Il racconto di Federico Gueli, il cacciatore italiano di varianti del coronavirus

di Redazione Salus
30 maggio 2025
Continuano le analisi di laboratorio sulle varianti di covid-19

Continuano le analisi di laboratorio sulle varianti di covid-19

Si torna a parlare di Covid e di varianti. Una, in particolare, inizia a far preoccupare. Si chiama Nimbus, è classificata come variante sotto il monitoraggio dell’Oms ed è stata intercettata dall’italiano Federico Gueli. Nimbus ha dato il primo segnale il 22 gennaio 2025. A quella data risale infatti, secondo l'Organizzazione mondiale della sanità, il primo campione raccolto. Da allora la nuova variante del coronavirus è diventata un’osservata speciale. Il primo ad accorgersi di lei è stato il cacciatore italiano di varianti, Federico Gueli. “Nel 2025 - racconta all'Adnkronos Salute - la Cina aveva caricato davvero poche sequenze. Poi a un certo punto i numeri hanno cominciato a salire e quando un Paese comincia a caricare più sequenze noi aumentiamo il livello di attenzione.

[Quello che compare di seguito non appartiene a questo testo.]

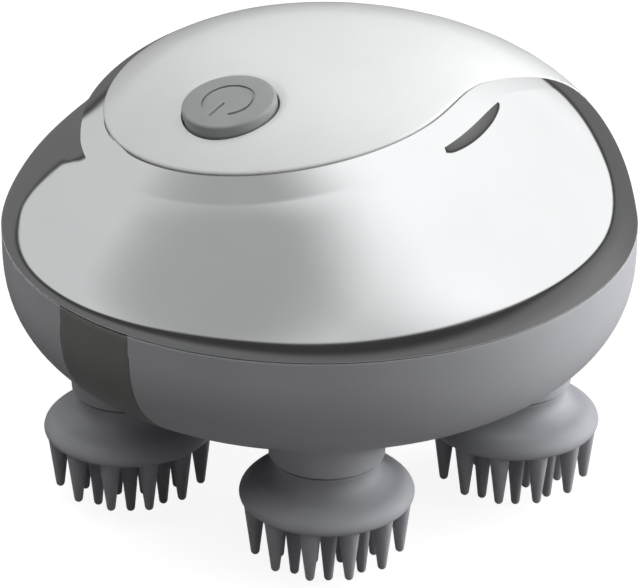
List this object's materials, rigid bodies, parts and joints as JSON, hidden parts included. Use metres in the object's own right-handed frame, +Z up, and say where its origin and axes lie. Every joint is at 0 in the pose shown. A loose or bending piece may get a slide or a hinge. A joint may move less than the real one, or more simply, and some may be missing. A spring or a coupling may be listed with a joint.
{
  "type": "electric scalp massager",
  "caption": "Domed palm-held scalp massager: white cover and chrome shell over a grey bowl, with geared turning silicone finger heads and a push button.",
  "frame": {"origin": "on the body's vertical axis, in the plane of the lowest fingertips", "axes": "+Z up from the fingertips to the top of the dome, -Y the front with the dark inlay and the button, +X the right side"},
  "size_m": [0.1076, 0.1076, 0.0771],
  "materials": {
    "soft_touch_grey": "soft-touch lacquer over ABS",
    "inlay_dark": "satin moulded ABS",
    "chrome_plate": "bright chrome plating over ABS",
    "white_gloss": "high gloss moulded ABS",
    "button_grey": "satin moulded ABS",
    "silicone_grey": "moulded silicone rubber",
    "seal_black": "silicone rubber",
    "steel": "ground steel",
    "bronze_bush": "sintered bronze",
    "acetal": "moulded acetal",
    "black_nylon": "glass-filled nylon",
    "board_green": "solder resist",
    "cell_wrap": "shrink-wrapped cell"
  },
  "bodies": {
    "housing": {"lower_housing": "soft_touch_grey", "front_inlay": "inlay_dark", "seal_ring": "seal_black", "chrome_shell": "chrome_plate", "top_cover": "white_gloss", "tact_switch": "steel", "circuit_board": "board_green", "inner_frame": "black_nylon", "battery_cell": "cell_wrap", "charging_socket": "black_nylon", "gear_plate": "black_nylon", "plate_screws": "steel", "motor_can": "steel", "motor_gearhead": "steel", "centre_axle": "steel", "shaft_bush_1": "bronze_bush", "shaft_bush_2": "bronze_bush", "shaft_bush_3": "bronze_bush", "shaft_bush_4": "bronze_bush", "shaft_bush_5": "bronze_bush", "shaft_seal_1": "seal_black", "shaft_seal_2": "seal_black", "shaft_seal_3": "seal_black", "shaft_seal_4": "seal_black", "shaft_seal_5": "seal_black"},
    "button": {"power_button": "button_grey", "switch_plunger": "black_nylon"},
    "centre_wheel": {"centre_gear": "acetal"},
    "pinion": {"motor_pinion": "steel", "gearhead_shaft": "steel"},
    "head_1": {"massage_pad_1": "silicone_grey", "pad_hub_1": "acetal", "output_shaft_1": "steel", "head_gear_1": "acetal"},
    "head_2": {"massage_pad_2": "silicone_grey", "pad_hub_2": "acetal", "output_shaft_2": "steel", "head_gear_2": "acetal"},
    "head_3": {"massage_pad_3": "silicone_grey", "pad_hub_3": "acetal", "output_shaft_3": "steel", "head_gear_3": "acetal"},
    "head_4": {"massage_pad_4": "silicone_grey", "pad_hub_4": "acetal", "output_shaft_4": "steel", "head_gear_4": "acetal"},
    "head_5": {"massage_pad_5": "silicone_grey", "pad_hub_5": "acetal", "output_shaft_5": "steel", "head_gear_5": "acetal"}
  },
  "joints": [
    {"name": "button_press", "type": "slide", "parent": "housing", "child": "button", "axis": [-0.0266, 0.2924, -0.9559], "range_m": [0, 0.0006], "stiffness_N_per_m": 1500},
    {"name": "centre_gear_spin", "type": "hinge", "parent": "housing", "child": "centre_wheel", "pos_m": [0, 0, 0.03], "axis": [0, 0, 1], "continuous": true},
    {"name": "pinion_spin", "type": "hinge", "parent": "housing", "child": "pinion", "pos_m": [-0.02227, 0.02227, 0.036], "axis": [0, 0, 1], "continuous": true},
    {"name": "head_1_spin", "type": "hinge", "parent": "housing", "child": "head_1", "pos_m": [0.0244, -0.0244, 0.02], "axis": [0, 0, 1], "continuous": true},
    {"name": "head_2_spin", "type": "hinge", "parent": "housing", "child": "head_2", "pos_m": [0.03074, 0.01566, 0.02], "axis": [0, 0, 1], "continuous": true},
    {"name": "head_3_spin", "type": "hinge", "parent": "housing", "child": "head_3", "pos_m": [-0.0054, 0.03408, 0.02], "axis": [0, 0, 1], "continuous": true},
    {"name": "head_4_spin", "type": "hinge", "parent": "housing", "child": "head_4", "pos_m": [-0.03408, 0.0054, 0.02], "axis": [0, 0, 1], "continuous": true},
    {"name": "head_5_spin", "type": "hinge", "parent": "housing", "child": "head_5", "pos_m": [-0.01566, -0.03074, 0.02], "axis": [0, 0, 1], "continuous": true}
  ],
  "couplings": [
    {"joint": "pinion_spin", "follows": "centre_gear_spin", "ratio": -3.5},
    {"joint": "head_1_spin", "follows": "centre_gear_spin", "ratio": -2.45},
    {"joint": "head_2_spin", "follows": "centre_gear_spin", "ratio": -2.45},
    {"joint": "head_3_spin", "follows": "centre_gear_spin", "ratio": -2.45},
    {"joint": "head_4_spin", "follows": "centre_gear_spin", "ratio": -2.45},
    {"joint": "head_5_spin", "follows": "centre_gear_spin", "ratio": -2.45}
  ]
}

Adesso con la riduzione dell'attività di invio di sequenze possiamo esaminarle una ad una ed è più facile. Con un lavoro di routine che facciamo quotidianamente, monitoriamo a tappeto i lignaggi. Ai tempi del boom del Covid siamo arrivati anche a monitorarne 450 contemporaneamente. Controlliamo se crescono, che mutazioni e che vantaggi hanno".

Il cacciatore di varianti Federico Gueli
Il cacciatore di varianti Federico Gueli

“Il progenitore della variante Nimbus era già dominante in Cina e io - prosegue Gueli - mi sono accorto di 3 o 4 sequenze con delle mutazioni, una di queste era già emersa e ritenuta vantaggiosa in altri lignaggi. L'ho quindi proposto al sistema Pango, una piattaforma open access che tiene traccia di quello che è diventato ormai un enorme albero di sequenze pieno di ramificazioni che fotografa l'evoluzione di Covid”.

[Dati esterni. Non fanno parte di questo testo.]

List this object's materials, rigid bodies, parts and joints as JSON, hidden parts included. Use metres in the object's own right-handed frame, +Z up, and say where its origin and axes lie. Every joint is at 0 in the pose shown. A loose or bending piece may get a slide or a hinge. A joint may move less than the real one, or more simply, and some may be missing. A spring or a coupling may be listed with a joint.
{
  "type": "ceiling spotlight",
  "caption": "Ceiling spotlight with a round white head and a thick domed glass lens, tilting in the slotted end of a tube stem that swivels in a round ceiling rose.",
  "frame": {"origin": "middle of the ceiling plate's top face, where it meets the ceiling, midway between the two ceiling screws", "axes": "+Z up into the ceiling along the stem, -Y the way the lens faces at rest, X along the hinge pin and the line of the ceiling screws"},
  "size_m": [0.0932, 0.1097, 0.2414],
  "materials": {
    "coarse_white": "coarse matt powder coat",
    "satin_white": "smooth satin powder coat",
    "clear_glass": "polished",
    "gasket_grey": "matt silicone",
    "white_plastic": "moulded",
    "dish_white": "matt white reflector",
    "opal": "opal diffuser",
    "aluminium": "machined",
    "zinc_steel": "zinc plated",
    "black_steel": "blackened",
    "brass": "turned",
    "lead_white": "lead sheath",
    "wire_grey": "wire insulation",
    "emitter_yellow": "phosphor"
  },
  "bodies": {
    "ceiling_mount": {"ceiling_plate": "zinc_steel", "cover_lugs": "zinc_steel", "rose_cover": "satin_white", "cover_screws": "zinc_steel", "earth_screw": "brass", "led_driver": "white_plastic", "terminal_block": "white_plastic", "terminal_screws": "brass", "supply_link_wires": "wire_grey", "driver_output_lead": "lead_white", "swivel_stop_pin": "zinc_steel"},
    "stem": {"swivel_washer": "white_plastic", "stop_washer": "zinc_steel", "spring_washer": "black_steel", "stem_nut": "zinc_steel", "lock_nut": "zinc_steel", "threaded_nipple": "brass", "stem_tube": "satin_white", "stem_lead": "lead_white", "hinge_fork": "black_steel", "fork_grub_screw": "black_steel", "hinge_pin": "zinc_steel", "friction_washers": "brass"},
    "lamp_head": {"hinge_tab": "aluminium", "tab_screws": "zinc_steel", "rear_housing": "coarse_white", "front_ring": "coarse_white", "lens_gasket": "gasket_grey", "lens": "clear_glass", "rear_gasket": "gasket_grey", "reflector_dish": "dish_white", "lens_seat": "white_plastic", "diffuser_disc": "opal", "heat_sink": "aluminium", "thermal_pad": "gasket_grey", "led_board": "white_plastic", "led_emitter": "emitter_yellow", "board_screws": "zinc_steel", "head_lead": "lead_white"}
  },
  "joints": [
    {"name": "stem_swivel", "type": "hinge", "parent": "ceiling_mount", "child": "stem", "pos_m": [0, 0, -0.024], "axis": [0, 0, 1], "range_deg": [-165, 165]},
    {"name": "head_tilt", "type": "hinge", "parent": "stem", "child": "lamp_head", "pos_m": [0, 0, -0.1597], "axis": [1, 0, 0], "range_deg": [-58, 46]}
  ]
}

“Nimbus sicuramente ha un'origine in Cina - racconta il cacciatore italiano di varianti -. E' frutto di più ricombinanti che hanno ricombinato a loro volta in un lungo lasso di tempo e hanno continuato a evolversi. Il nome scelto per lei fa riferimento alla nube e richiama ‘Nb’ ovvero parte del suo nome tecnico. Non è la sola variante che stiamo tenendo d'occhio. Gli studi scientifici che abbiamo in questo momento hanno evidenziato un'altra variante di interesse, un altro ricombinante, XFG. Tutte le varianti che notiamo in questo momento sono ricombinanti. Probabilmente il virus in questa fase non riesce più a ottenere un vantaggio solo con un'evoluzione e gli conviene mischiare parti del genoma per mettere insieme le mutazioni più vantaggiose, un mix di maggiore capacità evasiva e migliore trasmissibilità".

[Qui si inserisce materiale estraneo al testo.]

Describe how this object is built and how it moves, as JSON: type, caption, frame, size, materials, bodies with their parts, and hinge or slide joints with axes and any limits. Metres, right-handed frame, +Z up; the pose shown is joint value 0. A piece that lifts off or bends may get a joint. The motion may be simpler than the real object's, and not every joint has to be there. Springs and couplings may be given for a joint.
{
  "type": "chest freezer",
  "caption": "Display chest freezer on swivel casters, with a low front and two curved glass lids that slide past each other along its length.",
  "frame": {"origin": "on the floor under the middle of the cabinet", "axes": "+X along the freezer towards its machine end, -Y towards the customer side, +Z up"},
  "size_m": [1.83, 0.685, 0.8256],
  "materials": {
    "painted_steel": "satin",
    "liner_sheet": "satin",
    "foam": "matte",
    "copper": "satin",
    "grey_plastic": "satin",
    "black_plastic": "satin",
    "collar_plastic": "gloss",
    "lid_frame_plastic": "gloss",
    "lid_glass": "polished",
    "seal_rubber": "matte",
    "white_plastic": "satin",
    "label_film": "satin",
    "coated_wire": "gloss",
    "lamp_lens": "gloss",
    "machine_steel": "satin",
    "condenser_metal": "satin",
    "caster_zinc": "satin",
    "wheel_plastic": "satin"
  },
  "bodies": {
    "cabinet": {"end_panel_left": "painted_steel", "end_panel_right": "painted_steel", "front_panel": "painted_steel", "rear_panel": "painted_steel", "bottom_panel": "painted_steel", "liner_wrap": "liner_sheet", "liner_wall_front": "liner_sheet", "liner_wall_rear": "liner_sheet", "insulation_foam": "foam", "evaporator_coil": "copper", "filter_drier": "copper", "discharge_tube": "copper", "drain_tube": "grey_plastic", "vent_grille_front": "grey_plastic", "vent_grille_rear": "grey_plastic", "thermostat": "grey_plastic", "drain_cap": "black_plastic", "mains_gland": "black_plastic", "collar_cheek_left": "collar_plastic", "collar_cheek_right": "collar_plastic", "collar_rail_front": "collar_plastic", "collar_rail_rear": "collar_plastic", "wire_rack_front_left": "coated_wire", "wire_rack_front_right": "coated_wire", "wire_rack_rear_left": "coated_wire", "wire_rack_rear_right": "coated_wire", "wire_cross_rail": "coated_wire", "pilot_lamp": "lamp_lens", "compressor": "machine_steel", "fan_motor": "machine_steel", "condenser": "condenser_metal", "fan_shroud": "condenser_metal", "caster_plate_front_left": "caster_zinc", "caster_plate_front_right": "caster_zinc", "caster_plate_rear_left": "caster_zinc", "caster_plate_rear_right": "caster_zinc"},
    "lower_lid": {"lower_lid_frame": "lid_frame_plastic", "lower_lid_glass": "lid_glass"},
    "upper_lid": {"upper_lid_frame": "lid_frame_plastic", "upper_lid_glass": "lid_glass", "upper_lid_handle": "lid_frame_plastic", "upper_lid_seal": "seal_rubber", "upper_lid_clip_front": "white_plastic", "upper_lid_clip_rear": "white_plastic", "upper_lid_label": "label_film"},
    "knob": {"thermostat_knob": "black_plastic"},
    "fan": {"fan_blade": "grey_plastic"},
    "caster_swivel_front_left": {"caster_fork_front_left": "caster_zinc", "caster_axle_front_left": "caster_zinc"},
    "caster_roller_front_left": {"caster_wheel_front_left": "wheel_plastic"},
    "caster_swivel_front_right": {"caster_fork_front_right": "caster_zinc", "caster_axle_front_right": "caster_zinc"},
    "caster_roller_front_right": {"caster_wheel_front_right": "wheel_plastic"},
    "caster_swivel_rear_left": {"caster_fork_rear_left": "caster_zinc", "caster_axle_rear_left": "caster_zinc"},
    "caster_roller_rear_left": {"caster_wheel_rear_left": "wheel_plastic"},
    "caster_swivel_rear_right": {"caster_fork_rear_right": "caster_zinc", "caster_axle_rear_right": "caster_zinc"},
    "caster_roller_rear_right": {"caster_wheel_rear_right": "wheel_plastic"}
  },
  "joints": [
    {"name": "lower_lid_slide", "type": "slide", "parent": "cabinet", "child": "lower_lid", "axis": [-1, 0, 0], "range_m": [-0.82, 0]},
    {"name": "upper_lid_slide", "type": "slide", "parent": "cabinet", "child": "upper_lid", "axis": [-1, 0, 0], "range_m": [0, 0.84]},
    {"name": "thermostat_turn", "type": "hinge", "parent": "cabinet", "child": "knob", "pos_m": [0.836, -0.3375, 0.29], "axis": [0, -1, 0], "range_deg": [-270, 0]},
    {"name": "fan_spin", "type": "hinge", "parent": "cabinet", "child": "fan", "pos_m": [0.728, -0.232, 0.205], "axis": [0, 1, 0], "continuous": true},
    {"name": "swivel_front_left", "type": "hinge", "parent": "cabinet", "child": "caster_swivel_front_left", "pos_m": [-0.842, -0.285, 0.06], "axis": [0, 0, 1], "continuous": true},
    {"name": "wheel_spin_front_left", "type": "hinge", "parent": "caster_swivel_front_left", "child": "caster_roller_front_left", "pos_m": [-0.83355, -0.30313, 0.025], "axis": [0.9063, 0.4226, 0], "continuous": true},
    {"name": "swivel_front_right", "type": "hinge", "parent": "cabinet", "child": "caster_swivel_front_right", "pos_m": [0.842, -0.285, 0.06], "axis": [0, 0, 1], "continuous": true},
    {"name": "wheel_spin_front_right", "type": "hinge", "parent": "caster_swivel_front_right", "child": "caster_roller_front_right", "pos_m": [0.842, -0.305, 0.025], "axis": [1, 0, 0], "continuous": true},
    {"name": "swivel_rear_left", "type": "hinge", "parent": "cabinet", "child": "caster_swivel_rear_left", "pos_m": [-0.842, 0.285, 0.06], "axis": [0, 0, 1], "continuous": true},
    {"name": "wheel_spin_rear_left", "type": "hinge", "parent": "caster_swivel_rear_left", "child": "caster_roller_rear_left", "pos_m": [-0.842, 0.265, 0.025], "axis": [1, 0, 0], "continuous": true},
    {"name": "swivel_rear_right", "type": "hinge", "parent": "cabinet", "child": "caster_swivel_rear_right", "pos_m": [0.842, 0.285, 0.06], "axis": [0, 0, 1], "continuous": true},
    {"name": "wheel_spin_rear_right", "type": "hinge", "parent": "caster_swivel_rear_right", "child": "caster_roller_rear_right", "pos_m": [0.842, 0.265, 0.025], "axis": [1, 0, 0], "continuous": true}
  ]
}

I rischi e i sintomi della variante Nimbus non sono particolarmente diversi rispetto a quelli che sono stati riscontrati sin qui per il covid-19. Per l’Oms questa nuova variante sarebbe caratterizzata da un rischio aggiuntivo basso. Visto l’aumento dei casi nelle ultime settimane, potrebbe trattarsi di una variante con una trasmissibilità maggiore rispetto a quelle precedenti. Stando ai dati che si hanno fino ad ora, non sembra che Nimbus causi infezioni più gravi.